> [Description of the task]: Go through the listing and copy every line word for word.

>> Start Provided data

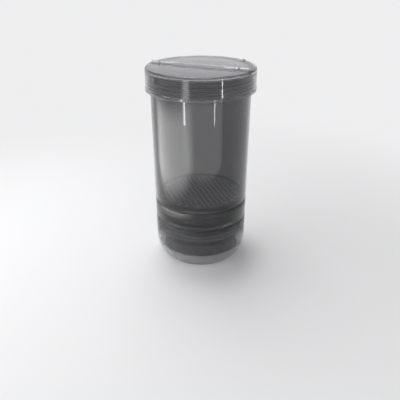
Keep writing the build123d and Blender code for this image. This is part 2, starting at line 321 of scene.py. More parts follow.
def hair_scratches(group, given):
    """A mask of thin lines, where a stretched noise passes its middle value."""
    stretch = group.nodes.new("ShaderNodeMapping")
    stretch.inputs["Scale"].default_value = HAIR_STRETCH
    stretch.inputs["Rotation"].default_value = HAIR_TURN
    group.links.new(given.outputs["Vector"], stretch.inputs["Vector"])
    hair = group.nodes.new("ShaderNodeTexNoise")
    hair.inputs["Detail"].default_value = HAIR_DETAIL
    hair.inputs["Roughness"].default_value = HAIR_ROUGHNESS
    group.links.new(stretch.outputs[0], hair.inputs["Vector"])
    group.links.new(given.outputs["Scratch Scale"], hair.inputs["Scale"])
    past_middle = math_node(group, "SUBTRACT", hair.outputs["Fac"], HAIR_MIDDLE)
    off_middle = math_node(group, "ABSOLUTE", past_middle, 0)
    line = ramp_node(group, off_middle, 0.0, HAIR_WIDTH, kind="LINEAR")
    line.inputs["To Min"].default_value = 1.0
    line.inputs["To Max"].default_value = 0.0
    return math_node(group, "MULTIPLY", line.outputs[0], given.outputs["Scratch Amount"])


print("a scratch takes", HAIR_WIDTH, "of the noise on each side of its middle")

# %% [markdown]
# ## The marks as one group
# A broader noise gives the waves. It leads the roughness from smooth to worn and the colour from light to
# dark. The scratches roughen the surface where they lie and cut a little into its height.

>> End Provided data

> [Result for this task]:
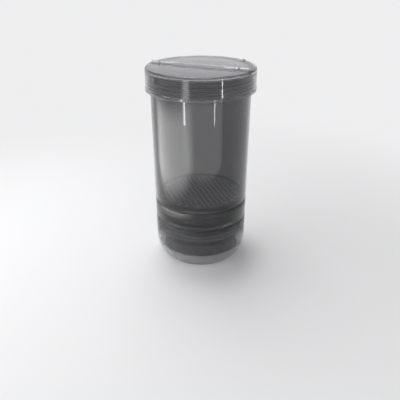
Keep writing the build123d and Blender code for this image. This is part 2, starting at line 321 of scene.py. More parts follow.
def hair_scratches(group, given):
    """A mask of thin lines, where a stretched noise passes its middle value."""
    stretch = group.nodes.new("ShaderNodeMapping")
    stretch.inputs["Scale"].default_value = HAIR_STRETCH
    stretch.inputs["Rotation"].default_value = HAIR_TURN
    group.links.new(given.outputs["Vector"], stretch.inputs["Vector"])
    hair = group.nodes.new("ShaderNodeTexNoise")
    hair.inputs["Detail"].default_value = HAIR_DETAIL
    hair.inputs["Roughness"].default_value = HAIR_ROUGHNESS
    group.links.new(stretch.outputs[0], hair.inputs["Vector"])
    group.links.new(given.outputs["Scratch Scale"], hair.inputs["Scale"])
    past_middle = math_node(group, "SUBTRACT", hair.outputs["Fac"], HAIR_MIDDLE)
    off_middle = math_node(group, "ABSOLUTE", past_middle, 0)
    line = ramp_node(group, off_middle, 0.0, HAIR_WIDTH, kind="LINEAR")
    line.inputs["To Min"].default_value = 1.0
    line.inputs["To Max"].default_value = 0.0
    return math_node(group, "MULTIPLY", line.outputs[0], given.outputs["Scratch Amount"])


print("a scratch takes", HAIR_WIDTH, "of the noise on each side of its middle")

# %% [markdown]
# ## The marks as one group
# A broader noise gives the waves. It leads the roughness from smooth to worn and the colour from light to
# dark. The scratches roughen the surface where they lie and cut a little into its height.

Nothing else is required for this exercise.